Since pvr_mmu_flush() only happens in pvr_mmu_op_context_destroy() at
the end of pvr_vm_map(), that means a concurrent GPU page table walk
could walk down to the old address where a page table used to be
mapped, and then observe the page table entries that were created at
the new address to which the page table was moved?
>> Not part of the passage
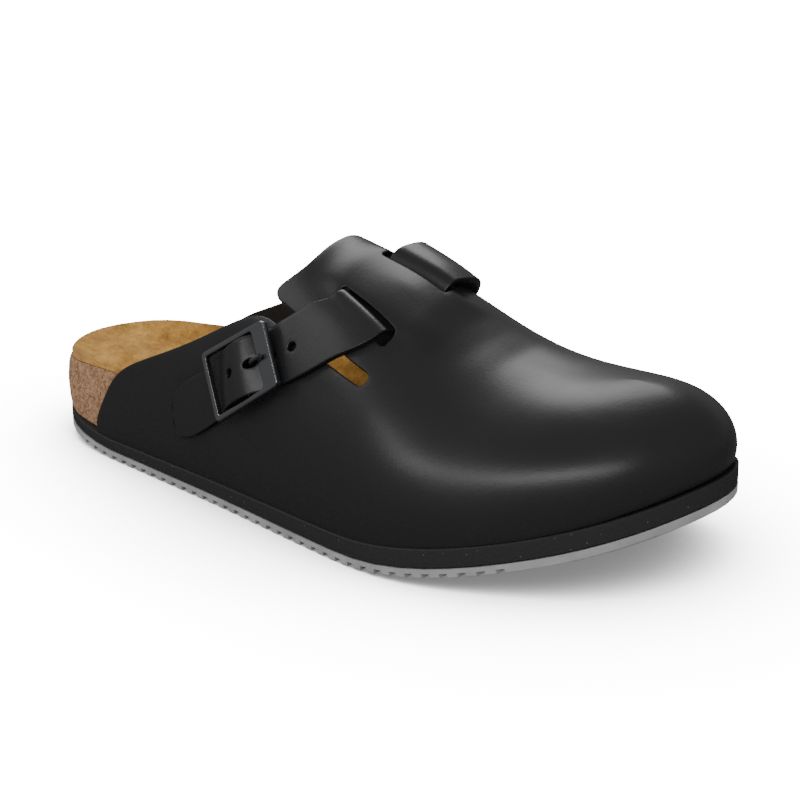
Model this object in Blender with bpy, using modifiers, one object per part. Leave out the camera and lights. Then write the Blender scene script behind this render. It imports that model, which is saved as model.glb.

Like:


GPU AP
=== ==
load L2 PTE for VA A
load L1 PTE for VA A, it contains a reference to L0 table T1
pvr_page_table_l1_remove() removes L0 table T1 for VA A
pvr_page_table_l1_remove() removes L0 table T2 for VA B
pvr_page_table_l1_insert() inserts L0 table T2 at VA A
pvr_page_table_l1_insert() inserts L0 table T1 at VA B
pvr_page_table_l0_insert() inserts PTE into T1 for VA B
load L0 PTE for VA A from L0 table T1


And since page tables also don't seem to be cache-flushed when they
are put on these freelists, this could maybe also happen the other way
around: The GPU walks down into a page table that was moved to a new
address, but observes PTEs from the old address at which the page
table was previously mapped?

> +
> + /**
> + * @curr_page - A reference to a single physical page as indexed by
> + * the page table structure.
> + */
> + struct pvr_page_table_ptr curr_page;
> +
> + /**
> + * @sync_level_required: The maximum level of the page table tree
> + * structure which has (possibly) been modified since it was last
> + * flushed to the device.
> + *
> + * This field should only be set with pvr_mmu_op_context_require_sync()
> + * or indirectly by pvr_mmu_op_context_sync_partial().
> + */
> + enum pvr_mmu_sync_level sync_level_required;
> +};
[...]
> +/**
> + * pvr_mmu_unmap() - Unmap pages from a memory context.
> + * @op_ctx: Target MMU op context.
> + * @device_addr: First device-virtual address to unmap.
> + * @size: Size in bytes to unmap.
> + *
> + * The total amount of device-virtual memory unmapped is
> + * @nr_pages * %PVR_DEVICE_PAGE_SIZE.
> + *
> + * Returns:
> + * * 0 on success, or
> + * * Any error code returned by pvr_page_table_ptr_init(), or
> + * * Any error code returned by pvr_page_table_ptr_unmap().
> + */
> +int pvr_mmu_unmap(struct pvr_mmu_op_context *op_ctx, u64 device_addr, u64 size)
> +{
> + int err = pvr_mmu_op_context_set_curr_page(op_ctx, device_addr, false);
> +
> + if (err)
> + return err;
> +
> + return pvr_mmu_op_context_unmap_curr_page(op_ctx,
> + size >> PVR_DEVICE_PAGE_SHIFT);
> +}

I think we can get here in the middle of this call path:

pvr_ioctl_vm_unmap
pvr_vm_unmap
pvr_mmu_op_context_create
mutex_lock(&vm_ctx->lock);
drm_gpuva_sm_unmap
__drm_gpuva_sm_unmap
loop:
op_unmap_cb [conditional]
pvr_vm_gpuva_unmap
pvr_mmu_unmap [WE ARE HERE]
pvr_mmu_op_context_set_curr_page
pvr_mmu_op_context_sync [CACHE FLUSH]
pvr_mmu_op_context_load_tables
pvr_mmu_op_context_unmap_curr_page
pvr_page_destroy [conditional]
loop:
pvr_mmu_op_context_next_page
pvr_mmu_op_context_sync_partial [CACHE FLUSH]
pvr_mmu_op_context_load_tables
pvr_page_destroy
pvr_page_table_l0_remove [REMOVES PTE]
pvr_page_table_l1_remove [conditional]
pvr_mmu_op_context_require_sync
drm_gpuva_unmap
drm_gpuva_unlink
kfree(op->unmap.va)
pvr_gem_object_put [FREES PAGES]
mutex_unlock(&vm_ctx->lock);
pvr_mmu_op_context_destroy
pvr_mmu_op_context_sync [CACHE FLUSH]
pvr_mmu_flush [FLUSHES MMU]
loop:
pvr_page_table_l0_free
loop:
pvr_page_table_l1_free

>From what I can tell, we can get from `pvr_page_table_l0_remove`
(where the GPU PTE is cleared) to `pvr_gem_object_put` (where the page
referenced by the PTE can be freed) without going through a page table
cache flush or a MMU flush; I think we need both (unless the
pvr_gem_object_put() is somehow deferred until
pvr_mmu_op_context_destroy() is reached).